**Data section:**
:::

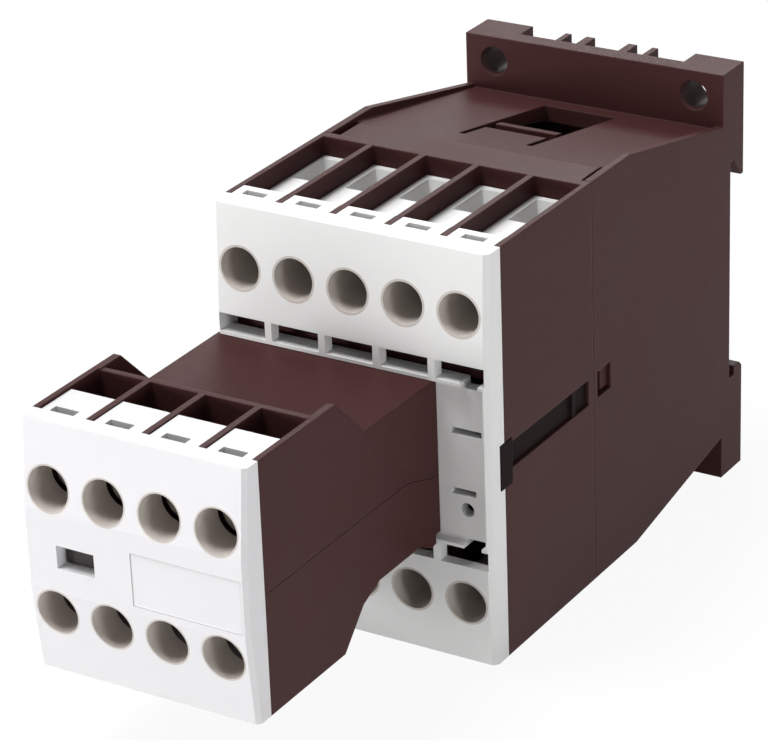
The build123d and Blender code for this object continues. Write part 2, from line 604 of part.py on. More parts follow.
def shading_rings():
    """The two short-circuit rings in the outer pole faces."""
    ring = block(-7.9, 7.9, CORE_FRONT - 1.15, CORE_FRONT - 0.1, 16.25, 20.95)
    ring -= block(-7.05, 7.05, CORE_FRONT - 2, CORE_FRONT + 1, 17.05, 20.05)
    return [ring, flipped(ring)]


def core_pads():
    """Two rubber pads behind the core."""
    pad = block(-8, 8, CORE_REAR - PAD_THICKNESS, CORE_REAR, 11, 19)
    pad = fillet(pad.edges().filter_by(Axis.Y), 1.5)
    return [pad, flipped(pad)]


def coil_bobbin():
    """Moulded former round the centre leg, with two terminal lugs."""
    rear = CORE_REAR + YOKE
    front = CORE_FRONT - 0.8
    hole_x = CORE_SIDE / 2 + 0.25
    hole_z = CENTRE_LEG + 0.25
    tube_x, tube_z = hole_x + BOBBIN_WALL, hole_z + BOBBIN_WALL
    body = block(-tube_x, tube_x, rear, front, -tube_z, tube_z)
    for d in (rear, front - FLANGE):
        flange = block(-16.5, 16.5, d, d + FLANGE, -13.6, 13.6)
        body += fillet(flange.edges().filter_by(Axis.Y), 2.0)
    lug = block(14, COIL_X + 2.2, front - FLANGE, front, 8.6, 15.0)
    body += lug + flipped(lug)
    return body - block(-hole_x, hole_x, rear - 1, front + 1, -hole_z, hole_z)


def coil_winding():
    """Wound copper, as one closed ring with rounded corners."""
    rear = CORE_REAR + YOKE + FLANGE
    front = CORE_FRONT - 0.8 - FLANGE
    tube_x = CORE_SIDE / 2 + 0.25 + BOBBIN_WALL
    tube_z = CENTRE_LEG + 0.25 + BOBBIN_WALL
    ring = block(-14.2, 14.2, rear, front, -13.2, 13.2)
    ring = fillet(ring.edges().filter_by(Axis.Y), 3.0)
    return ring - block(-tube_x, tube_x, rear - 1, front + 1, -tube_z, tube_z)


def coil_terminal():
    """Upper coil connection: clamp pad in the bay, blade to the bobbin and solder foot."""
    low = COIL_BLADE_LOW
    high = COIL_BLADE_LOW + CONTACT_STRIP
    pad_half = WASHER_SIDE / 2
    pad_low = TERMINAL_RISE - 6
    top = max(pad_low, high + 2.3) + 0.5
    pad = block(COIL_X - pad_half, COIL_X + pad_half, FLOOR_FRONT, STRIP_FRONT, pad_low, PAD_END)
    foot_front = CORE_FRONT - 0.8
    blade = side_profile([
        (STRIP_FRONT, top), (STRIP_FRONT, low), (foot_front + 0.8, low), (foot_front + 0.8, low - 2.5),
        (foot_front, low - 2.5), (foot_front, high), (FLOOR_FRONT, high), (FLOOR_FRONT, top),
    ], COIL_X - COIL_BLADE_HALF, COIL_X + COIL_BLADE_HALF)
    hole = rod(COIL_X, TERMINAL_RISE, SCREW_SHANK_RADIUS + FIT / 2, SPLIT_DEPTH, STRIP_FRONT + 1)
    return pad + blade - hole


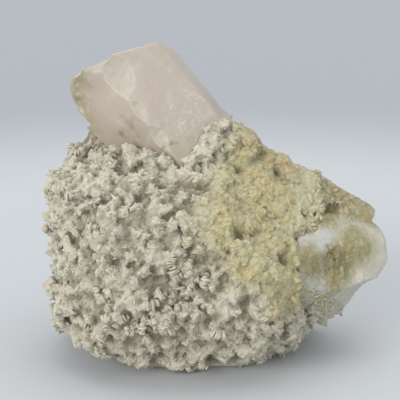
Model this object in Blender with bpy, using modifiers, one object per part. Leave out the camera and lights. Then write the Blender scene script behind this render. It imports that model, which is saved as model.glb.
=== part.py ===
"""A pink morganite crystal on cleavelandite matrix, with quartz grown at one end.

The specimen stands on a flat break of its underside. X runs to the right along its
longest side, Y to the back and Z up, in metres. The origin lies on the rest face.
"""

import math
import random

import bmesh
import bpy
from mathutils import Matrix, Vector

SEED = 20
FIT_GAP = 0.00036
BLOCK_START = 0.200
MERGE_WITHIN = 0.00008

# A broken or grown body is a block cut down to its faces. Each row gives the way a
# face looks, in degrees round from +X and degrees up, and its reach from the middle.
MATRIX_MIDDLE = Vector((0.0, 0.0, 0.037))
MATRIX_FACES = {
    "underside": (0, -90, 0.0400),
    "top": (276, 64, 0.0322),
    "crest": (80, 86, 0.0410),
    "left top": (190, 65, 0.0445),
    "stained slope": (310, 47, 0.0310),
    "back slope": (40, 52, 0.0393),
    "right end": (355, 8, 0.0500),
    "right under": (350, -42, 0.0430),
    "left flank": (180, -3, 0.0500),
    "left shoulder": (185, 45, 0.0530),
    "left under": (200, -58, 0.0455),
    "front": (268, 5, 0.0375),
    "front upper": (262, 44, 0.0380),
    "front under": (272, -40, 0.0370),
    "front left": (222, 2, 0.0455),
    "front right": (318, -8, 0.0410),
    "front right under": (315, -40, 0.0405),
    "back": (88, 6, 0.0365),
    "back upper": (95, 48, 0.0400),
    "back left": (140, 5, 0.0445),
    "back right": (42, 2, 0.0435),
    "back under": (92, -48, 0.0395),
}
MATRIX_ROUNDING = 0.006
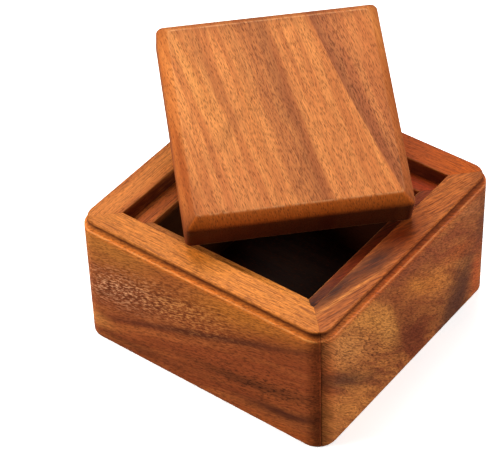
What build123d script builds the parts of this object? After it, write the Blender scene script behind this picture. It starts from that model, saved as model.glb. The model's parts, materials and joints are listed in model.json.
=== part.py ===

:::

**Your objective:** Would you reproduce the material above in full, exactly as given?

**Answer below:**
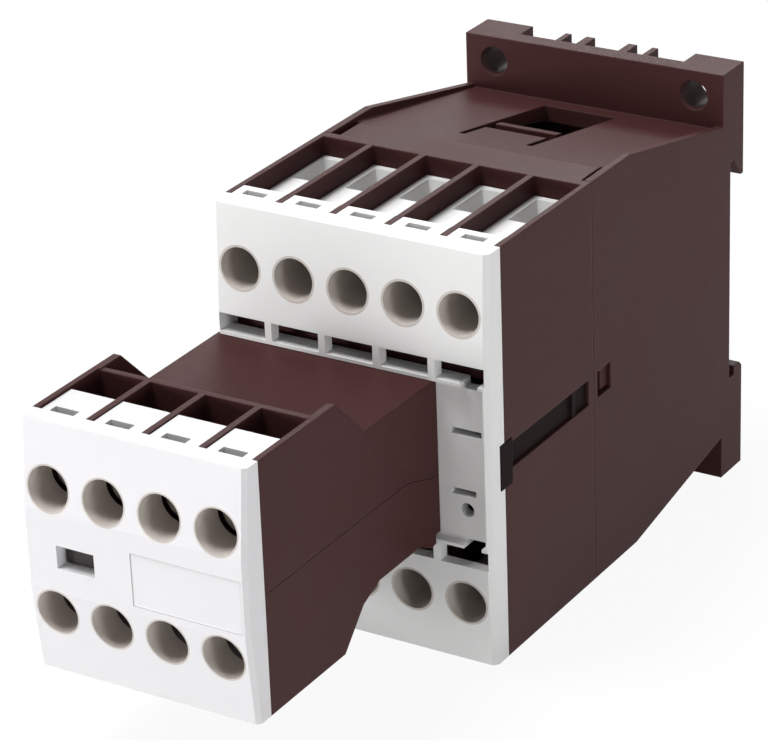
The build123d and Blender code for this object continues. Write part 2, from line 604 of part.py on. More parts follow.
def shading_rings():
    """The two short-circuit rings in the outer pole faces."""
    ring = block(-7.9, 7.9, CORE_FRONT - 1.15, CORE_FRONT - 0.1, 16.25, 20.95)
    ring -= block(-7.05, 7.05, CORE_FRONT - 2, CORE_FRONT + 1, 17.05, 20.05)
    return [ring, flipped(ring)]


def core_pads():
    """Two rubber pads behind the core."""
    pad = block(-8, 8, CORE_REAR - PAD_THICKNESS, CORE_REAR, 11, 19)
    pad = fillet(pad.edges().filter_by(Axis.Y), 1.5)
    return [pad, flipped(pad)]


def coil_bobbin():
    """Moulded former round the centre leg, with two terminal lugs."""
    rear = CORE_REAR + YOKE
    front = CORE_FRONT - 0.8
    hole_x = CORE_SIDE / 2 + 0.25
    hole_z = CENTRE_LEG + 0.25
    tube_x, tube_z = hole_x + BOBBIN_WALL, hole_z + BOBBIN_WALL
    body = block(-tube_x, tube_x, rear, front, -tube_z, tube_z)
    for d in (rear, front - FLANGE):
        flange = block(-16.5, 16.5, d, d + FLANGE, -13.6, 13.6)
        body += fillet(flange.edges().filter_by(Axis.Y), 2.0)
    lug = block(14, COIL_X + 2.2, front - FLANGE, front, 8.6, 15.0)
    body += lug + flipped(lug)
    return body - block(-hole_x, hole_x, rear - 1, front + 1, -hole_z, hole_z)


def coil_winding():
    """Wound copper, as one closed ring with rounded corners."""
    rear = CORE_REAR + YOKE + FLANGE
    front = CORE_FRONT - 0.8 - FLANGE
    tube_x = CORE_SIDE / 2 + 0.25 + BOBBIN_WALL
    tube_z = CENTRE_LEG + 0.25 + BOBBIN_WALL
    ring = block(-14.2, 14.2, rear, front, -13.2, 13.2)
    ring = fillet(ring.edges().filter_by(Axis.Y), 3.0)
    return ring - block(-tube_x, tube_x, rear - 1, front + 1, -tube_z, tube_z)


def coil_terminal():
    """Upper coil connection: clamp pad in the bay, blade to the bobbin and solder foot."""
    low = COIL_BLADE_LOW
    high = COIL_BLADE_LOW + CONTACT_STRIP
    pad_half = WASHER_SIDE / 2
    pad_low = TERMINAL_RISE - 6
    top = max(pad_low, high + 2.3) + 0.5
    pad = block(COIL_X - pad_half, COIL_X + pad_half, FLOOR_FRONT, STRIP_FRONT, pad_low, PAD_END)
    foot_front = CORE_FRONT - 0.8
    blade = side_profile([
        (STRIP_FRONT, top), (STRIP_FRONT, low), (foot_front + 0.8, low), (foot_front + 0.8, low - 2.5),
        (foot_front, low - 2.5), (foot_front, high), (FLOOR_FRONT, high), (FLOOR_FRONT, top),
    ], COIL_X - COIL_BLADE_HALF, COIL_X + COIL_BLADE_HALF)
    hole = rod(COIL_X, TERMINAL_RISE, SCREW_SHANK_RADIUS + FIT / 2, SPLIT_DEPTH, STRIP_FRONT + 1)
    return pad + blade - hole


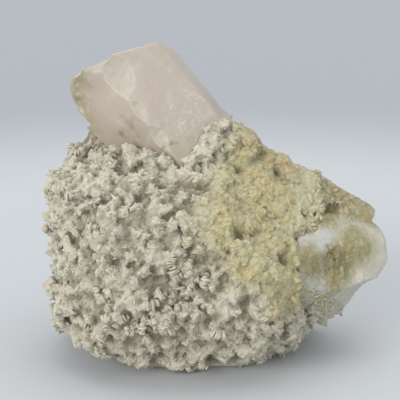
Model this object in Blender with bpy, using modifiers, one object per part. Leave out the camera and lights. Then write the Blender scene script behind this render. It imports that model, which is saved as model.glb.
=== part.py ===
"""A pink morganite crystal on cleavelandite matrix, with quartz grown at one end.

The specimen stands on a flat break of its underside. X runs to the right along its
longest side, Y to the back and Z up, in metres. The origin lies on the rest face.
"""

import math
import random

import bmesh
import bpy
from mathutils import Matrix, Vector

SEED = 20
FIT_GAP = 0.00036
BLOCK_START = 0.200
MERGE_WITHIN = 0.00008

# A broken or grown body is a block cut down to its faces. Each row gives the way a
# face looks, in degrees round from +X and degrees up, and its reach from the middle.
MATRIX_MIDDLE = Vector((0.0, 0.0, 0.037))
MATRIX_FACES = {
    "underside": (0, -90, 0.0400),
    "top": (276, 64, 0.0322),
    "crest": (80, 86, 0.0410),
    "left top": (190, 65, 0.0445),
    "stained slope": (310, 47, 0.0310),
    "back slope": (40, 52, 0.0393),
    "right end": (355, 8, 0.0500),
    "right under": (350, -42, 0.0430),
    "left flank": (180, -3, 0.0500),
    "left shoulder": (185, 45, 0.0530),
    "left under": (200, -58, 0.0455),
    "front": (268, 5, 0.0375),
    "front upper": (262, 44, 0.0380),
    "front under": (272, -40, 0.0370),
    "front left": (222, 2, 0.0455),
    "front right": (318, -8, 0.0410),
    "front right under": (315, -40, 0.0405),
    "back": (88, 6, 0.0365),
    "back upper": (95, 48, 0.0400),
    "back left": (140, 5, 0.0445),
    "back right": (42, 2, 0.0435),
    "back under": (92, -48, 0.0395),
}
MATRIX_ROUNDING = 0.006
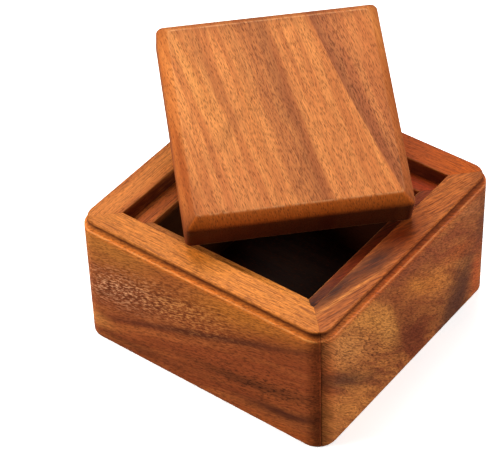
What build123d script builds the parts of this object? After it, write the Blender scene script behind this picture. It starts from that model, saved as model.glb. The model's parts, materials and joints are listed in model.json.
=== part.py ===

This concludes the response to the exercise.